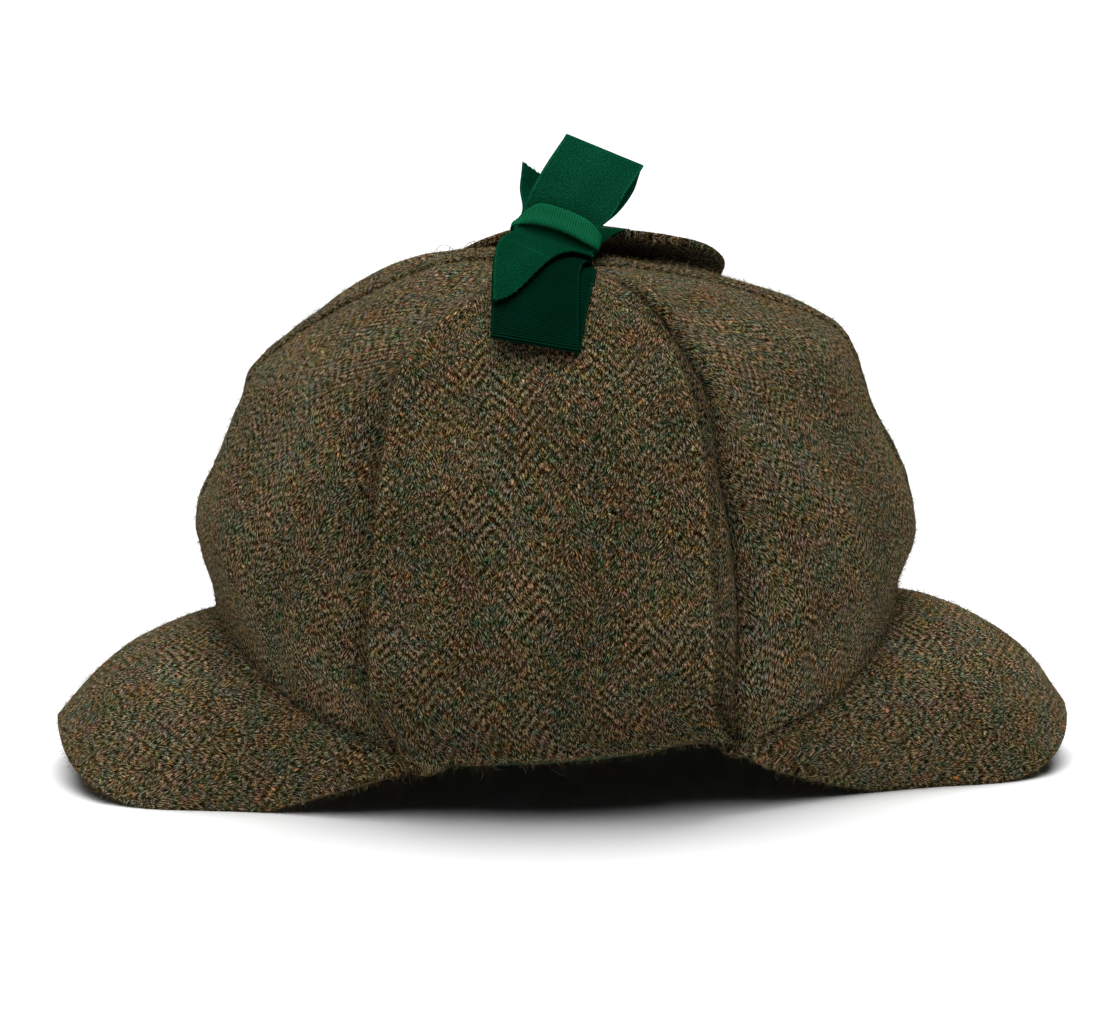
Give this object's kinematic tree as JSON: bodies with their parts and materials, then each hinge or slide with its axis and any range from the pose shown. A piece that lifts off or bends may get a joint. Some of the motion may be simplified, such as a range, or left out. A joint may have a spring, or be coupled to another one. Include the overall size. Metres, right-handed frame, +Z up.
{
  "type": "deerstalker hat",
  "caption": "Tweed deerstalker hat with a six-panel crown, a peak in front and behind, and ear flaps tied up over the top with a ribbon bow.",
  "frame": {"origin": "on the surface the hat stands on, under the middle of its length and width", "axes": "+Z up, -X towards the front peak, -Y towards the hat's left side, which the bow hangs over"},
  "size_m": [0.319, 0.1894, 0.1973],
  "materials": {
    "tweed_crown": "herringbone wool tweed, matte",
    "tweed_peak": "stiffened herringbone wool tweed, matte",
    "tweed_flap": "double herringbone wool tweed, matte",
    "green_lining": "plain woven lining, low sheen",
    "green_ribbon": "grosgrain ribbon, low sheen"
  },
  "bodies": {
    "root": {"crown_front_left": "tweed_crown", "crown_side_left": "tweed_crown", "crown_back_left": "tweed_crown", "crown_front_right": "tweed_crown", "crown_side_right": "tweed_crown", "crown_back_right": "tweed_crown", "peak_front": "tweed_peak", "peak_back": "tweed_peak", "ear_flap_left": "tweed_flap", "ear_flap_right": "tweed_flap", "lining_band": "green_lining", "bow_knot": "green_ribbon", "bow_loop_upper": "green_ribbon", "bow_loop_lower": "green_ribbon", "bow_tail_front": "green_ribbon", "bow_tail_back": "green_ribbon", "ribbon_tie_left": "green_ribbon", "ribbon_tie_right": "green_ribbon"}
  },
  "joints": []
}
• • • • •
### EXERCISE REQUIREMENTS
Once more, set down the full listing, verbatim.

### TASK OUTPUT
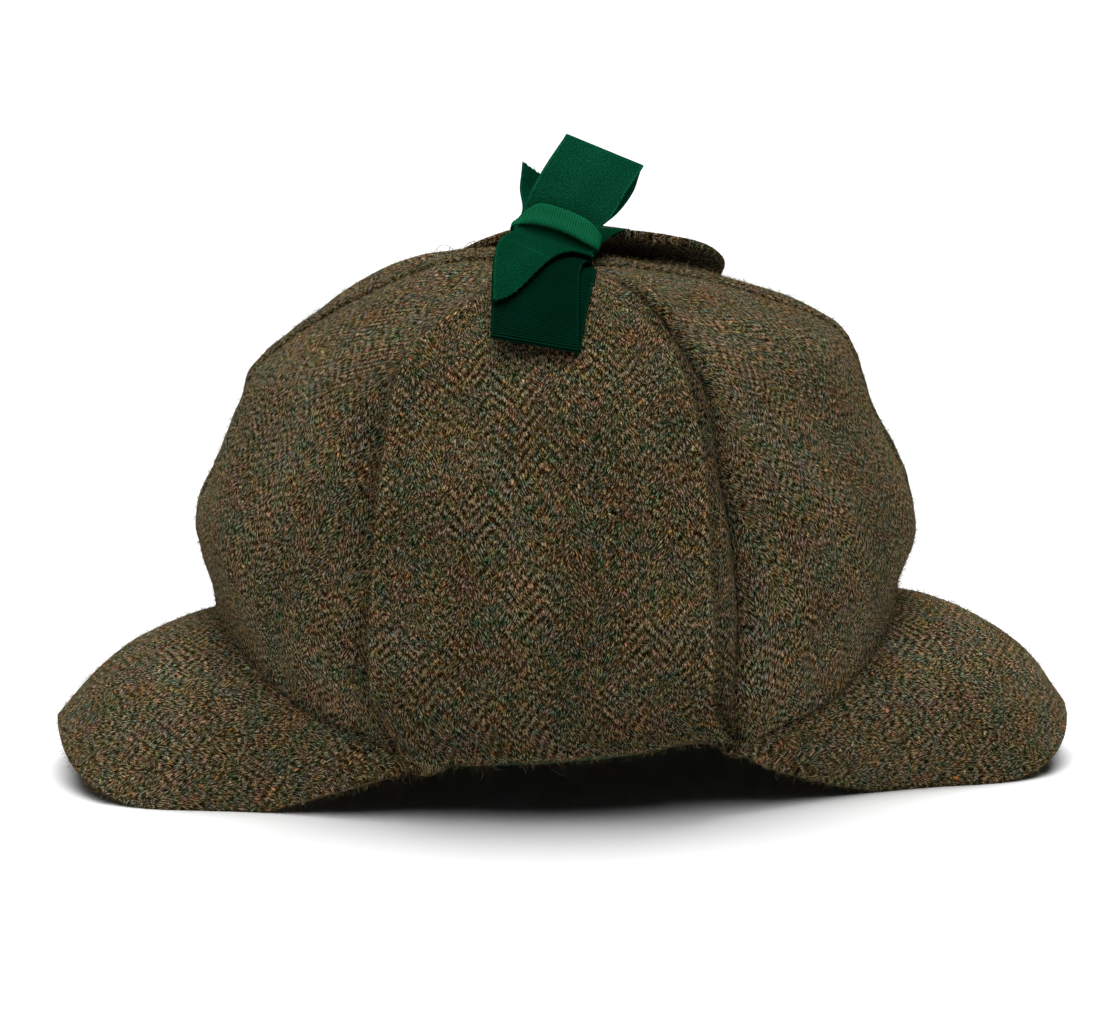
Give this object's kinematic tree as JSON: bodies with their parts and materials, then each hinge or slide with its axis and any range from the pose shown. A piece that lifts off or bends may get a joint. Some of the motion may be simplified, such as a range, or left out. A joint may have a spring, or be coupled to another one. Include the overall size. Metres, right-handed frame, +Z up.
{
  "type": "deerstalker hat",
  "caption": "Tweed deerstalker hat with a six-panel crown, a peak in front and behind, and ear flaps tied up over the top with a ribbon bow.",
  "frame": {"origin": "on the surface the hat stands on, under the middle of its length and width", "axes": "+Z up, -X towards the front peak, -Y towards the hat's left side, which the bow hangs over"},
  "size_m": [0.319, 0.1894, 0.1973],
  "materials": {
    "tweed_crown": "herringbone wool tweed, matte",
    "tweed_peak": "stiffened herringbone wool tweed, matte",
    "tweed_flap": "double herringbone wool tweed, matte",
    "green_lining": "plain woven lining, low sheen",
    "green_ribbon": "grosgrain ribbon, low sheen"
  },
  "bodies": {
    "root": {"crown_front_left": "tweed_crown", "crown_side_left": "tweed_crown", "crown_back_left": "tweed_crown", "crown_front_right": "tweed_crown", "crown_side_right": "tweed_crown", "crown_back_right": "tweed_crown", "peak_front": "tweed_peak", "peak_back": "tweed_peak", "ear_flap_left": "tweed_flap", "ear_flap_right": "tweed_flap", "lining_band": "green_lining", "bow_knot": "green_ribbon", "bow_loop_upper": "green_ribbon", "bow_loop_lower": "green_ribbon", "bow_tail_front": "green_ribbon", "bow_tail_back": "green_ribbon", "ribbon_tie_left": "green_ribbon", "ribbon_tie_right": "green_ribbon"}
  },
  "joints": []
}